I searched the world over and thought I found true love... you met another and..

(if you have to wipe spittle off your screen at this point, let's be friends)
Hex said…
Adam -- Juice Newton was hard not to like at the time, but her music (IMHO) has not aged well.

Werdna -- there are a few successful country bands out there, but like most pop genre's they get lost under the bigger star names. But I'm with you -- I miss the days of the groups.

The only positive of this new movement is the rise of studio players who have to be at the top of their game to accomodate the various stars they play and tour with.

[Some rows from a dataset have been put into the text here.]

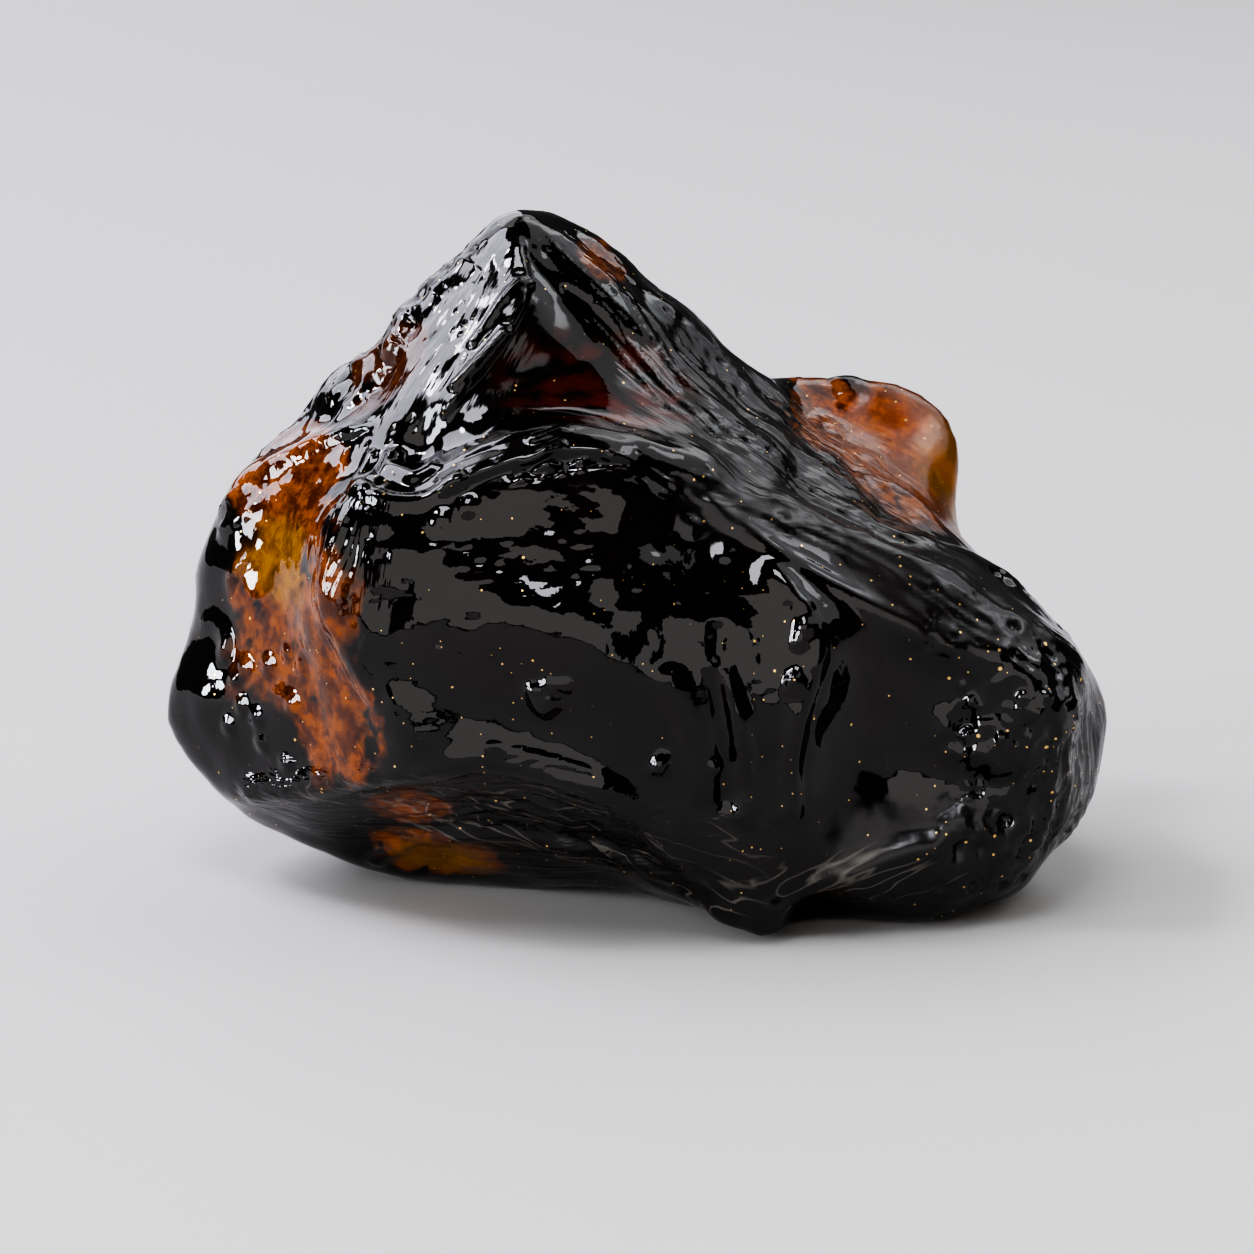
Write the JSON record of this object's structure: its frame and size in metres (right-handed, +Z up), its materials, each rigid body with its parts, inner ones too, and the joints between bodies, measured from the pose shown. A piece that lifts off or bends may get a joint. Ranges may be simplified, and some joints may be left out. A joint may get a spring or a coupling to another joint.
{
  "type": "blue amber nugget",
  "caption": "Raw rounded-edged lump of dark blue amber with a tall peak, a broad front face, a scooped hollow, a pitted end and a flat to rest on.",
  "frame": {"origin": "middle of the bounding box in X and Y, at the height of the flat that the nugget rests on", "axes": "+X along the nugget's length, from its bulging left end to its pitted right lobe; +Y from the broad front face to the back; +Z up, to the peak"},
  "size_m": [0.0602, 0.0354, 0.0432],
  "materials": {
    "amber": "dark, wet-looking natural gloss with small pits and soft flow ridges; see-through orange-brown where the lump is thin, near black where it is thick, a faint cool grey-blue sheen"
  },
  "bodies": {
    "root": {"amber_nugget": "amber"}
  },
  "joints": []
}
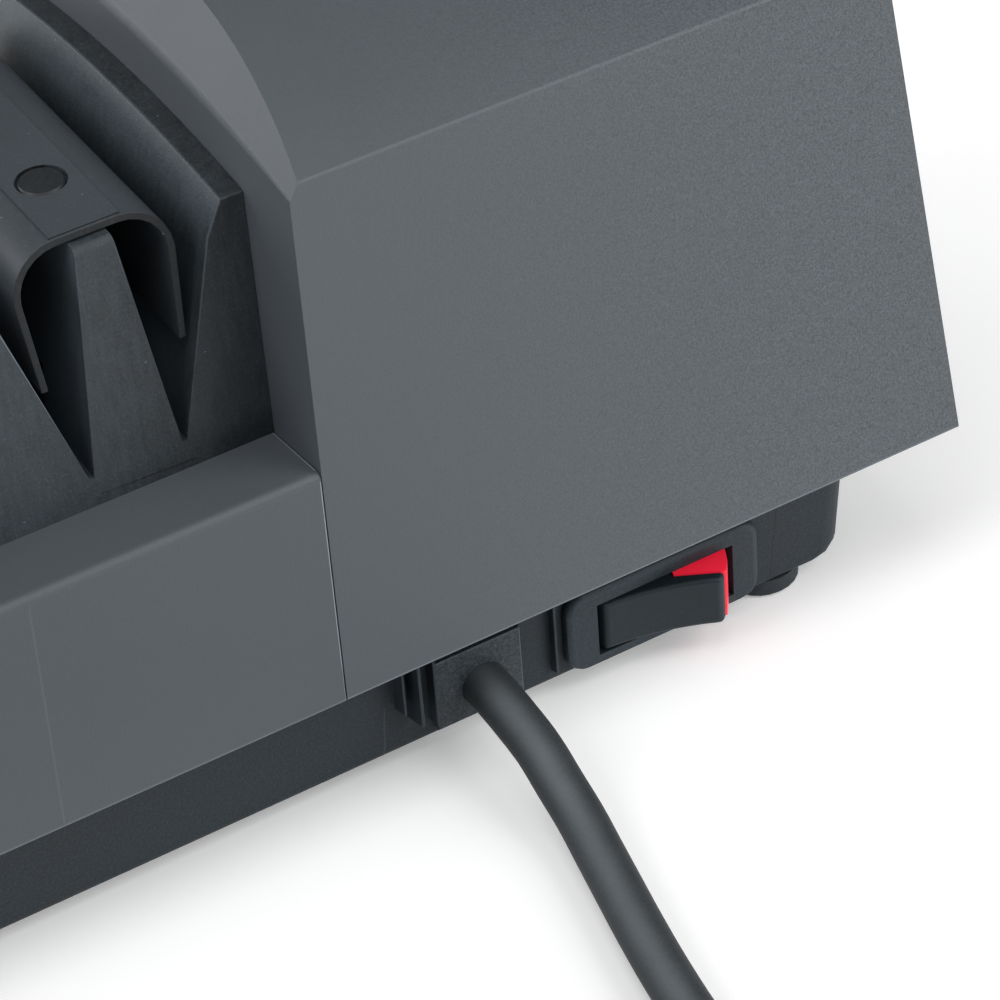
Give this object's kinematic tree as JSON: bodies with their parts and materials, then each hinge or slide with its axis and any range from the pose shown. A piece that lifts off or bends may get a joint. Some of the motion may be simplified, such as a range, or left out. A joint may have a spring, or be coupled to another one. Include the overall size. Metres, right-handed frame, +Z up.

Jason -- that Mike Ness album is great. You make a good point about the cycle of popular music genres, but what bothers me is that the country music industry right now seems to be actively focusing so hard on one side of things that it's quashing out the underground of it. Kings of Leon for all intents and purposes right now is being marketed as a rock band. I'm not sure I agree with that.

Amanda -- Oh yeah, Sugarland is terrible. Can't stand that crap.

Monster -- I've been working to teach Curren than song recently. All kids should know that song by heart.